Einstein famously said that doing the same thing over and over and expecting a different result is the definition of insanity – and Johnson adds that it’s also a good way to lose your job or market share in the highly competitive and fast paced tech industry.

“The leadership in the security world is changing. The old guard of McAfee, Symantec and RSA are retrenching and somewhat lost in the ‘new threat’ world, and there is a new class of security companies that are working hard to emerge as the next generation security leader,” Johnson said.

“Will it be a network of companies integrating security into its core, or a threat company extending its reach into endpoints, or an endpoint company reaching into the network, or a combination thereof? They are all fair guesses at this point in the game.”

The increase in security M&As is important and worthy of further discussion because there are certainly implications for the security industry as a whole, as well as for the organizations they serve.

“The security landscape is also changing very very rapidly. The offense (bad guys) is moving faster than the defense, and the issue of security is finally moving into the board room,” Johnson said.

“Target’s former CEO six months ago didn’t fully understand the risks present in his IT systems, and it cost him his job.

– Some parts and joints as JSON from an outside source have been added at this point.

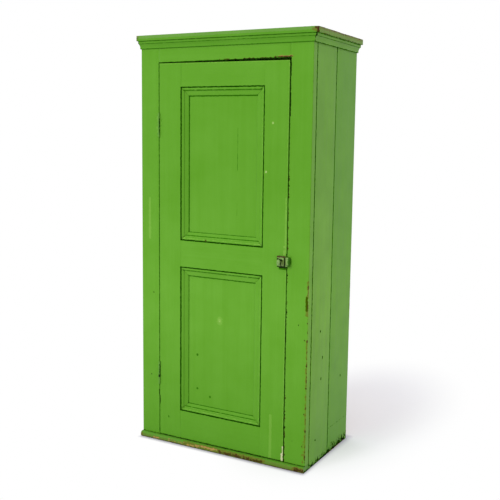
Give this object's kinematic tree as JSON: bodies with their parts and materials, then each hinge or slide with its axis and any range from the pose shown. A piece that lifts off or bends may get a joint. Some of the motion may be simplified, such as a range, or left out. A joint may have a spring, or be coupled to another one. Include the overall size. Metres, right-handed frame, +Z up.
{
  "type": "linen cupboard",
  "caption": "Tall painted pine linen cupboard with a face frame, a flush panelled door on butt hinges, a surface latch with a thumb knob, shelves, a cornice and a nosed sill.",
  "frame": {"origin": "on the floor, at the middle of the carcass footprint (underside of the bottom board)", "axes": "+X to the right of someone facing the door, +Y to the wall behind, +Z up"},
  "size_m": [0.868, 0.4823, 1.8],
  "materials": {
    "painted_pine": "gloss green oil paint, worn at edges",
    "bare_pine": "unpainted aged pine, matt",
    "painted_iron": "cast iron under green paint, worn to brown at edges",
    "worn_iron": "dark handled iron, satin"
  },
  "bodies": {
    "carcass": {"sill_board": "painted_pine", "bottom_board": "bare_pine", "top_board": "bare_pine", "door_stop_strip": "bare_pine", "side_left_front_board": "painted_pine", "side_left_rear_board": "painted_pine", "side_right_front_board": "painted_pine", "side_right_rear_board": "painted_pine", "back_board_1": "bare_pine", "back_board_2": "bare_pine", "back_board_3": "bare_pine", "back_board_4": "bare_pine", "frame_stile_left": "painted_pine", "frame_stile_right": "painted_pine", "frame_top_rail": "painted_pine", "cornice_front": "painted_pine", "cornice_left": "painted_pine", "cornice_right": "painted_pine", "shelf_1": "bare_pine", "shelf_1_batten_left": "bare_pine", "shelf_1_batten_right": "bare_pine", "shelf_2": "bare_pine", "shelf_2_batten_left": "bare_pine", "shelf_2_batten_right": "bare_pine", "shelf_3": "bare_pine", "shelf_3_batten_left": "bare_pine", "shelf_3_batten_right": "bare_pine", "shelf_4": "bare_pine", "shelf_4_batten_left": "bare_pine", "shelf_4_batten_right": "bare_pine", "hinge_upper_frame_leaf": "worn_iron", "hinge_upper_pin": "worn_iron", "hinge_lower_frame_leaf": "worn_iron", "hinge_lower_pin": "worn_iron", "latch_keeper": "painted_iron"},
    "door": {"door_stile_hinge_side": "painted_pine", "door_stile_latch_side": "painted_pine", "door_rail_bottom": "painted_pine", "door_rail_lock": "painted_pine", "door_rail_top": "painted_pine", "door_panel_lower": "painted_pine", "door_panel_upper": "painted_pine", "lower_moulding_left": "painted_pine", "lower_moulding_right": "painted_pine", "lower_moulding_bottom": "painted_pine", "lower_moulding_top": "painted_pine", "upper_moulding_left": "painted_pine", "upper_moulding_right": "painted_pine", "upper_moulding_bottom": "painted_pine", "upper_moulding_top": "painted_pine", "hinge_upper_door_leaf": "worn_iron", "hinge_lower_door_leaf": "worn_iron", "latch_case": "painted_iron"},
    "bolt": {"latch_bolt": "worn_iron"},
    "knob": {"latch_knob": "worn_iron"}
  },
  "joints": [
    {"name": "door_hinge", "type": "hinge", "parent": "carcass", "child": "door", "pos_m": [-0.31975, -0.223, 0.867], "axis": [0, 0, -1], "range_deg": [0, 170]},
    {"name": "latch_knob_turn", "type": "hinge", "parent": "door", "child": "knob", "pos_m": [0.2925, -0.2348, 0.876], "axis": [0, 1, 0], "range_deg": [0, 90]},
    {"name": "latch_bolt_slide", "type": "slide", "parent": "door", "child": "bolt", "axis": [1, 0, 0], "range_m": [0, 0.01]}
  ],
  "couplings": [
    {"joint": "latch_bolt_slide", "follows": "latch_knob_turn", "m_per_rad": 0.006366}
  ]
}
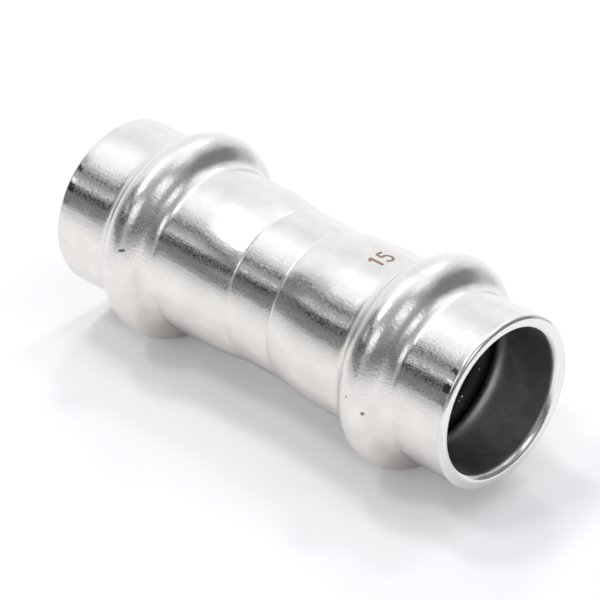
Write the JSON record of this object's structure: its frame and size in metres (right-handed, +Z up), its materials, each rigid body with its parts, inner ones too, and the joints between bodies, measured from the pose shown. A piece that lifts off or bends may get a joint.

Boards are now demanding answers, and the old way of security is clearly not cutting it.”

Naturally, new leadership in the security sector will emerge, but growing a strong company organically may be too slow to suit the needs of the marketplace, Johnson noted, so the next generation leaders will have to pull all the right elements together and truly integrate them to deliver the right result for the IT shop and the board room – mergers and acquisitions is the most expedient way to accomplish this feat.

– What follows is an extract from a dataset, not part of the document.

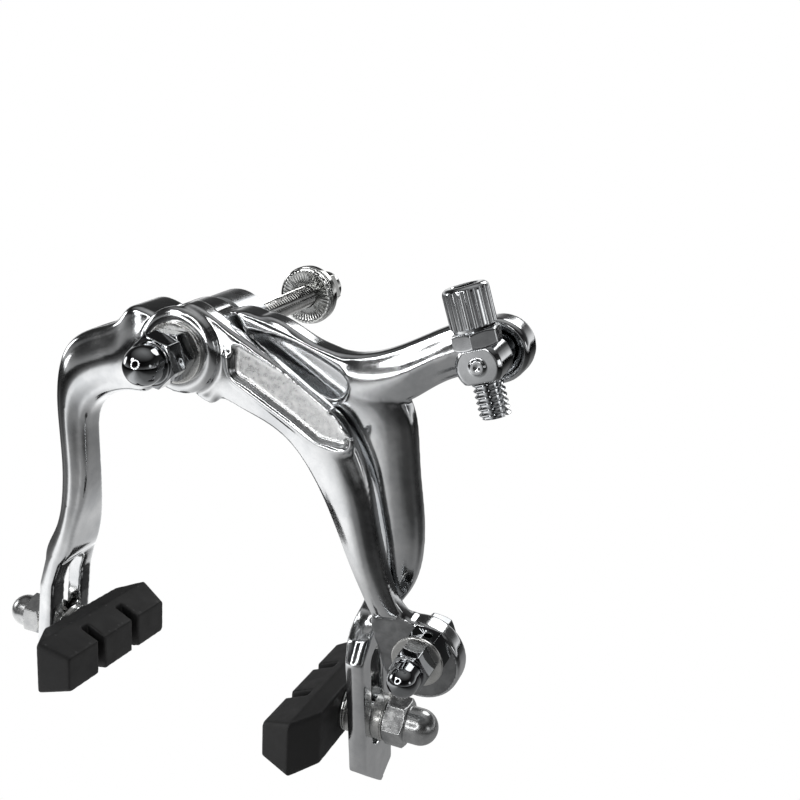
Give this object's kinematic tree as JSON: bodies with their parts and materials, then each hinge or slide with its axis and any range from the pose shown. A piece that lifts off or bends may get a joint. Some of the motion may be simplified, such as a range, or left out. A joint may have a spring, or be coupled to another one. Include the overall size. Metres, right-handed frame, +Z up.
{
  "type": "side-pull caliper brake",
  "caption": "Side-pull caliper brake with two polished forged arms on one centre bolt, slotted arm ends with rubber shoes, a cable anchor and a threaded adjuster.",
  "frame": {"origin": "On the centre bolt's axis, at the back face of the pivot block, which seats against the fork crown.", "axes": "X across the bicycle, to the right in a front view; Y along the centre bolt, back into the fork; Z up, away from the tyre."},
  "size_m": [0.1466, 0.1003, 0.1344],
  "materials": {
    "polished_aluminium": "mirror polished and clear anodised forged aluminium",
    "block_aluminium": "satin anodised turned aluminium",
    "chromed_steel": "bright chrome plate",
    "bright_steel": "bright nickel plated washers",
    "bolt_steel": "bright zinc plated bolt",
    "zinc_plated_steel": "dull zinc plate",
    "spring_steel": "bright zinc plated spring wire",
    "shoe_rubber": "matte moulded rubber"
  },
  "bodies": {
    "pivot": {"centre_bolt": "bolt_steel", "pivot_block": "block_aluminium", "return_spring": "spring_steel", "rear_boss_washer": "bright_steel", "middle_boss_washer": "bright_steel", "front_washer": "bright_steel", "jam_nut": "chromed_steel", "front_acorn_nut": "chromed_steel", "toothed_washer": "zinc_plated_steel", "seat_ring": "zinc_plated_steel", "lock_nut": "zinc_plated_steel"},
    "front_arm": {"front_arm": "polished_aluminium", "left_shoe": "shoe_rubber", "left_shoe_stud": "zinc_plated_steel", "left_outer_dished_washer": "bright_steel", "left_outer_domed_washer": "bright_steel", "left_inner_dished_washer": "bright_steel", "left_inner_domed_washer": "bright_steel", "left_acorn_nut": "chromed_steel"},
    "rear_arm": {"rear_arm": "polished_aluminium", "right_shoe": "shoe_rubber", "right_shoe_stud": "zinc_plated_steel", "right_outer_dished_washer": "bright_steel", "right_outer_domed_washer": "bright_steel", "right_inner_dished_washer": "bright_steel", "right_inner_domed_washer": "bright_steel", "right_acorn_nut": "chromed_steel"},
    "cable_anchor": {"anchor_bolt": "chromed_steel", "anchor_washer": "bright_steel", "anchor_acorn_nut": "chromed_steel", "anchor_rear_nut": "chromed_steel"},
    "adjuster_swivel": {"adjuster_swivel": "chromed_steel", "swivel_washer": "bright_steel", "adjuster_lock_nut": "chromed_steel"},
    "adjuster_barrel": {"adjuster_barrel": "chromed_steel"}
  },
  "joints": [
    {"name": "front_arm_pivot", "type": "hinge", "parent": "pivot", "child": "front_arm", "pos_m": [0, -0.02635, 0], "axis": [0, 1, 0], "range_deg": [-12, 0], "stiffness_Nm_per_rad": 1.5, "springref_deg": 22.92, "deforming": ["return_spring"]},
    {"name": "rear_arm_pivot", "type": "hinge", "parent": "pivot", "child": "rear_arm", "pos_m": [0, -0.01705, 0], "axis": [0, 1, 0], "range_deg": [0, 12], "stiffness_Nm_per_rad": 1.5, "springref_deg": -22.92, "deforming": ["return_spring"]},
    {"name": "cable_anchor_turn", "type": "hinge", "parent": "front_arm", "child": "cable_anchor", "pos_m": [0.0632, -0.0238, -0.0637], "axis": [0, 1, 0], "range_deg": [-30, 30]},
    {"name": "adjuster_swivel_turn", "type": "hinge", "parent": "rear_arm", "child": "adjuster_swivel", "pos_m": [0.0728, -0.0187, 0.0072], "axis": [0, 1, 0], "range_deg": [-20, 20]},
    {"name": "adjuster_barrel_travel", "type": "slide", "parent": "adjuster_swivel", "child": "adjuster_barrel", "axis": [-0.3123, 0, 0.95], "range_m": [0, 0.006]}
  ]
}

“And the next generation CISO must be able to really connect security to the business in order to provide the right level of protection,” Johnson continued. “Yesterday’s solutions simply will not work in this new and increasingly complex world of real-time threats.”

The consolidation trend is not without its risks, as Johnson points out. There have been plenty of larger companies who sought to expand their offerings by swallowing up smaller, more specialized vendors, but they did not realize the full benefits of the acquisitions due to incompatibilities with existing offerings and an an inability to fully integrate the products into one comprehensive solution set.

“Are you more secure using the old-guard’s products? Will a company automatically be better if it acquires or is acquired? Execution here is critical, as not all combinations will be successful, but doing nothing will fail for sure.”

Johnson says the goal should be to bring together all elements of a network so that the security program can operate in real-time with an ability to stay focused on both the systems and the endpoints.

“The critical servers hold the data that the bad guys are after, and the end-points represent possible avenues of compromise,” Johnson said. “The winning solution ultimately will understand and protect those critical servers using the information from threat intelligence, end-points, understanding network flow, and more.”

Johnson says he hopes the attendees at the session will come away with a better understanding of how to make sure they have access to the right types of intelligence that is conditioned in light of their business’s context.

Then, combine that with a deeper understanding of how to apply real-time information while reducing false positives in order to focus the limited yet critical resources available to the company.

“It’s about putting together the right set of technical and business solutions. Today, no one company can do that,” Johnson said. “We live in a world where moving too slow can be more risky than moving too fast, and the problems are too big. Change is a must. The old rules are dead.”